A DEAD MAN WINS ROXBURGH CASTLE

3rd August, 1460:  Mary of Gueldres, wife of James the Second, King of Scots, arrives to join him at the siege of Roxburgh Castle, which James is determined to recover from the English.
    (Now seems a good time to try it - while the English are occupied with their dynastic war between the House of Lancaster and the House of York.)
    The cannon explodes and the twenty-nine-year-old James is killed; but such is the unity which he has achieved during the last years of his short reign, that the army he has assembled remains intact until his purpose is achieved.
    Thus is fulfilled the prophecy, that a dead man will win Roxburgh Castle.  

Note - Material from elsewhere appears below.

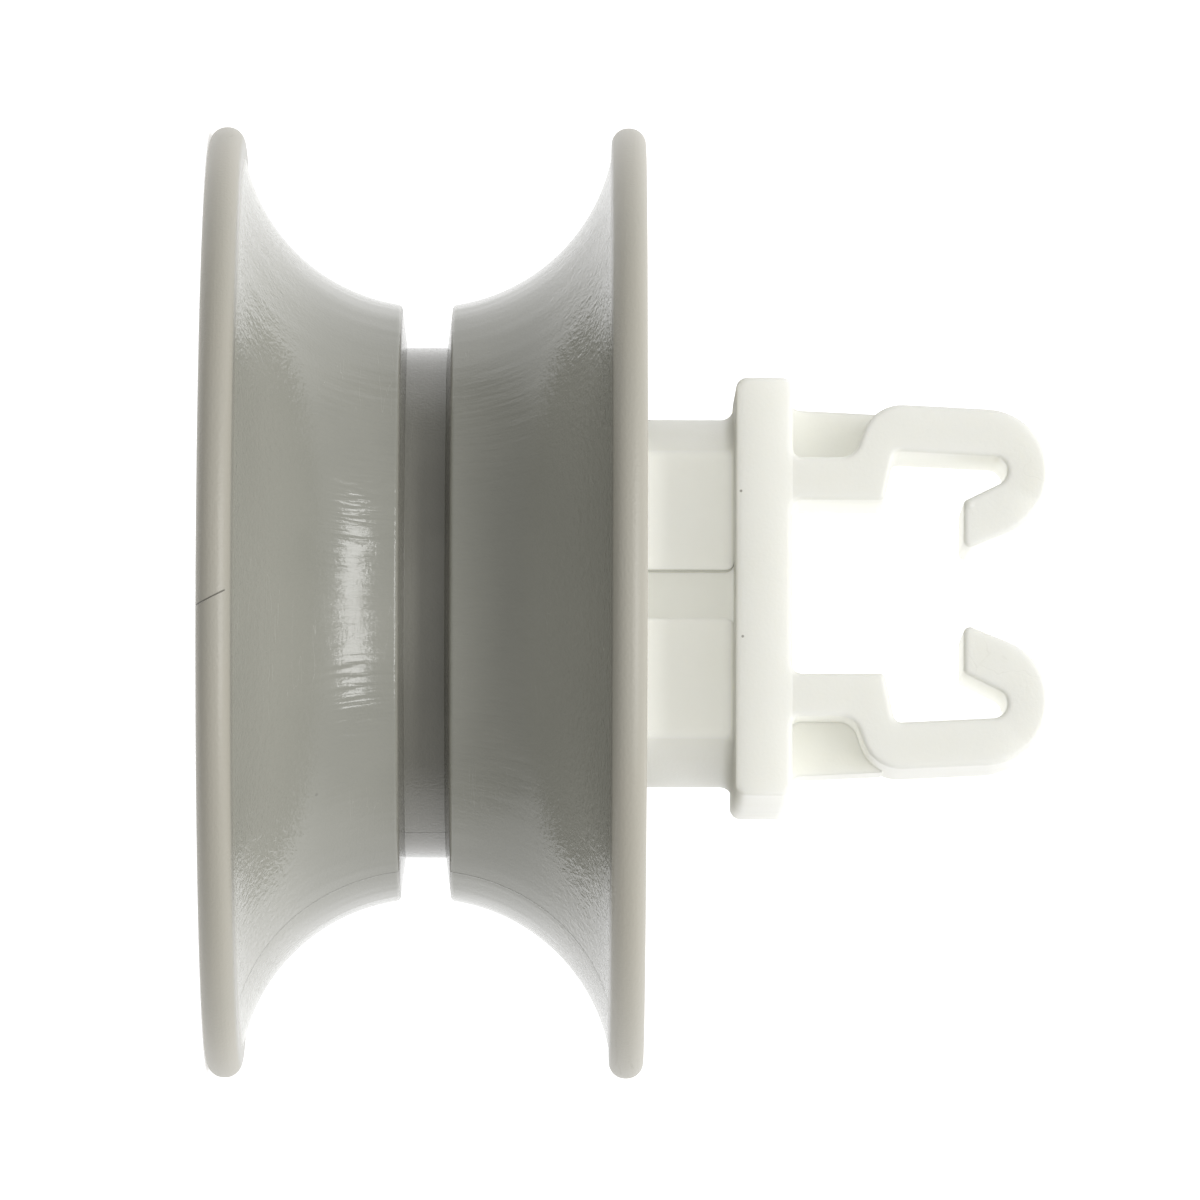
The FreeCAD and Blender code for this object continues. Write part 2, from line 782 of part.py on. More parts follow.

>>  Guess The Situation 20251221

answer to #1 The Queen makes war on her husband:

ISABELLA'S REVENGE ON EDWARD THE SECOND

Matrimonial bliss eluded Edward and his French wife.  Isabella wanted revenge on the two favourites - the elder and the younger Hugh Despenser - whom Edward had raised to power and who treated her with contempt.  She hid her feelings at first, causing her enemies to underestimate her and to lower their guard.  Then, safely out of the country and with Prince Edward in her hands, she announced that "discarding my marriage garment, I shall assume the robes of widowhood and mourning until I am avenged".
    She achieved her wish.  She and her lover, Roger Mortimer, defeated and executed the Despensers, deposed the King and set up the boy Prince in his place as King Edward the Third in January, 1327.
    Later that year, the ex-king was murdered in the dungeon of Berkeley Castle.  His tomb soon became a place of pilgrimage, popular hatred having swiftly been transferred from his fallen ministers to the Queen's lover.  Isabella meanwhile had earned the epithet "the she-wolf of France".